-- begin Dataset rows --

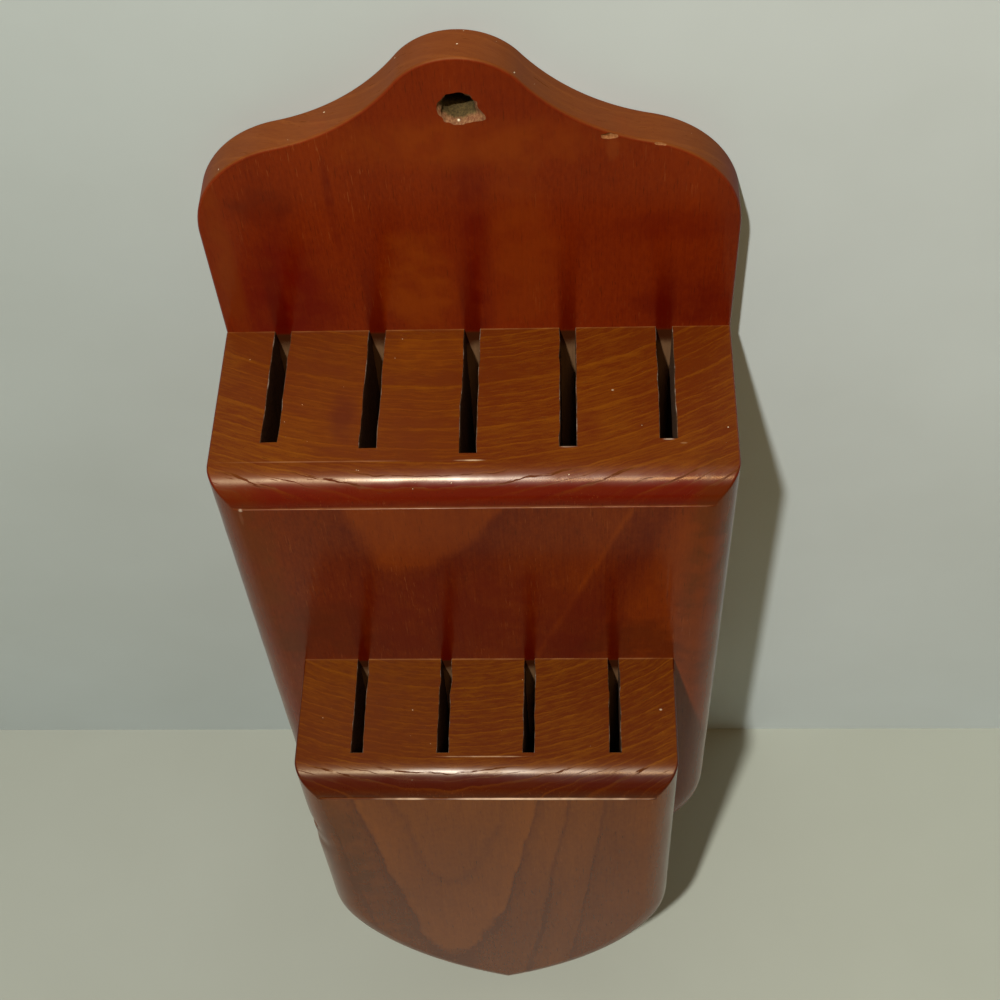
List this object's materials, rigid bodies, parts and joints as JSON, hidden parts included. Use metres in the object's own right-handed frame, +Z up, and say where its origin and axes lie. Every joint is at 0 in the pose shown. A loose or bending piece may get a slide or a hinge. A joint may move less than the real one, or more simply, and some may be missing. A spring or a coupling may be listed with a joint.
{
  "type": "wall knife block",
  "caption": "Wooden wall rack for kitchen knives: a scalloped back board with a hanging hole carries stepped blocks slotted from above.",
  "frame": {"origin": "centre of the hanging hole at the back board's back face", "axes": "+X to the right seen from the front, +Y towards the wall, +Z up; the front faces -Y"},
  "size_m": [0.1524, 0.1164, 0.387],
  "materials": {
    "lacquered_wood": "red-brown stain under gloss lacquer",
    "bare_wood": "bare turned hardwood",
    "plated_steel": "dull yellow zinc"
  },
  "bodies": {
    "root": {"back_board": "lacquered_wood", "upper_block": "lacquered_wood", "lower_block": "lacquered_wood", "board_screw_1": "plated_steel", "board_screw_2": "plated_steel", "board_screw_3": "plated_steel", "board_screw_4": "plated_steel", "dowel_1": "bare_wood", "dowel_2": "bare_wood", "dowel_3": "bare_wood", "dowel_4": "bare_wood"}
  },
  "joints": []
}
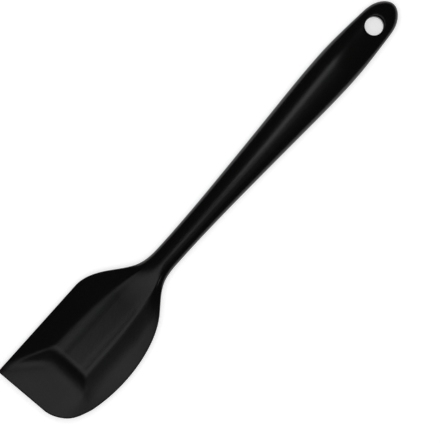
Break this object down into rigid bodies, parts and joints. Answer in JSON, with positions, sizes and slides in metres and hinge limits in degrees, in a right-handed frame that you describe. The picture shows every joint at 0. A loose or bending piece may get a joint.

-- end Dataset rows --

Directions: Exactly as written, please output every entry.

Solution below:
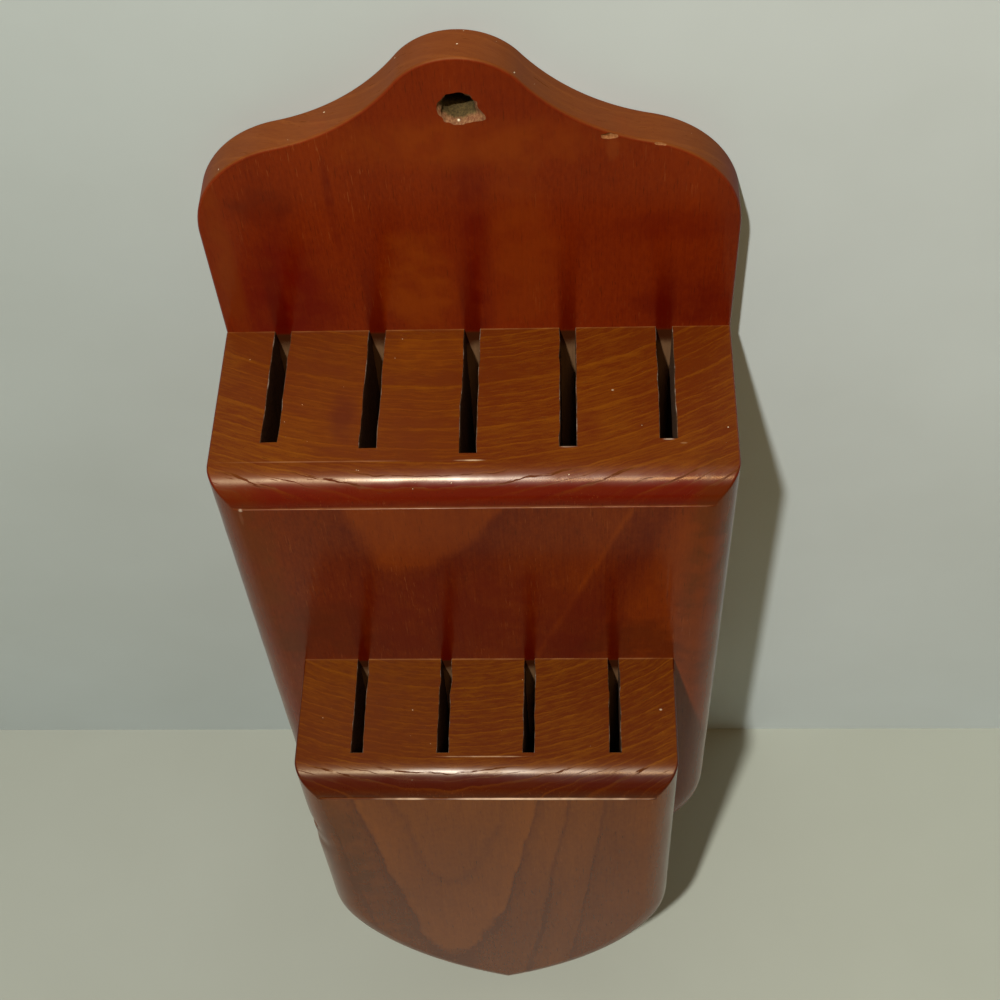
List this object's materials, rigid bodies, parts and joints as JSON, hidden parts included. Use metres in the object's own right-handed frame, +Z up, and say where its origin and axes lie. Every joint is at 0 in the pose shown. A loose or bending piece may get a slide or a hinge. A joint may move less than the real one, or more simply, and some may be missing. A spring or a coupling may be listed with a joint.
{
  "type": "wall knife block",
  "caption": "Wooden wall rack for kitchen knives: a scalloped back board with a hanging hole carries stepped blocks slotted from above.",
  "frame": {"origin": "centre of the hanging hole at the back board's back face", "axes": "+X to the right seen from the front, +Y towards the wall, +Z up; the front faces -Y"},
  "size_m": [0.1524, 0.1164, 0.387],
  "materials": {
    "lacquered_wood": "red-brown stain under gloss lacquer",
    "bare_wood": "bare turned hardwood",
    "plated_steel": "dull yellow zinc"
  },
  "bodies": {
    "root": {"back_board": "lacquered_wood", "upper_block": "lacquered_wood", "lower_block": "lacquered_wood", "board_screw_1": "plated_steel", "board_screw_2": "plated_steel", "board_screw_3": "plated_steel", "board_screw_4": "plated_steel", "dowel_1": "bare_wood", "dowel_2": "bare_wood", "dowel_3": "bare_wood", "dowel_4": "bare_wood"}
  },
  "joints": []
}
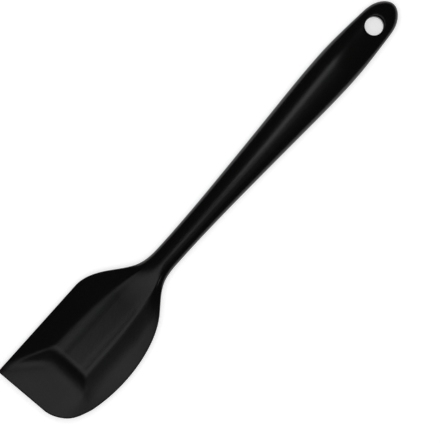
Break this object down into rigid bodies, parts and joints. Answer in JSON, with positions, sizes and slides in metres and hinge limits in degrees, in a right-handed frame that you describe. The picture shows every joint at 0. A loose or bending piece may get a joint.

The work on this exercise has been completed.